3. At what age did or would you (and your spouse, if applicable) leave your child(ren) overnight? Left overnight- i had to go out of town for work when dd was 3 mos old but left her with dh, but still was very hard for me. I think the first weekend away for dh and I was when ds was just past a year and dd was 3-they stayed at my parents house. First sleepover at a friend's - ds when he was 4, dd when she was 6.
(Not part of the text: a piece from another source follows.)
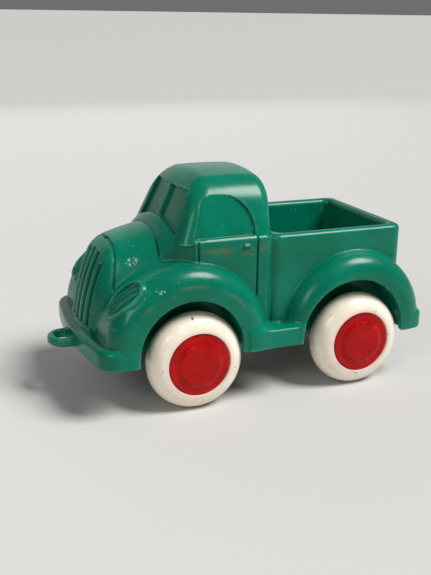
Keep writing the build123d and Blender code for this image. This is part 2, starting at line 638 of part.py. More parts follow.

4. Do/did your children get an allowance? Beginning at what age, and how much? They started getting $5 a week in kindergarden. DD will get a raise to $7.50 this fall when she starts 4th grade

5. How old were/will your children be when you allow them to play in their rooms or elsewhere in your house/yard for short periods unsupervised? hmm dont remember that one either-sort of a gradual lessening of supervision. DD was much more self-sufficient as a toddler, after being a clingy baby, and played in her room for a long time, especially at bedtime and naptime. DS switched roles from not really liking to be held or carried to wanting to be where the action was all the time. and he liked to put stuff in his mouth, so I had to watch him more closely. Dont think he ever wanted to play by himself! lol! We had a fenced back yard so think they were playing out there at about 4 or 5. At 8 and 10 they can skate or bike ride anywhere on our street/cul-de-sac, but if they are going to a friends house to play they have to ask us first.

6. At what age did your children sleep through the night regularly? I was blessed with 2 kids who slept thru by 2 mos. old. That is, about 6 hours as 'the whole night' initially.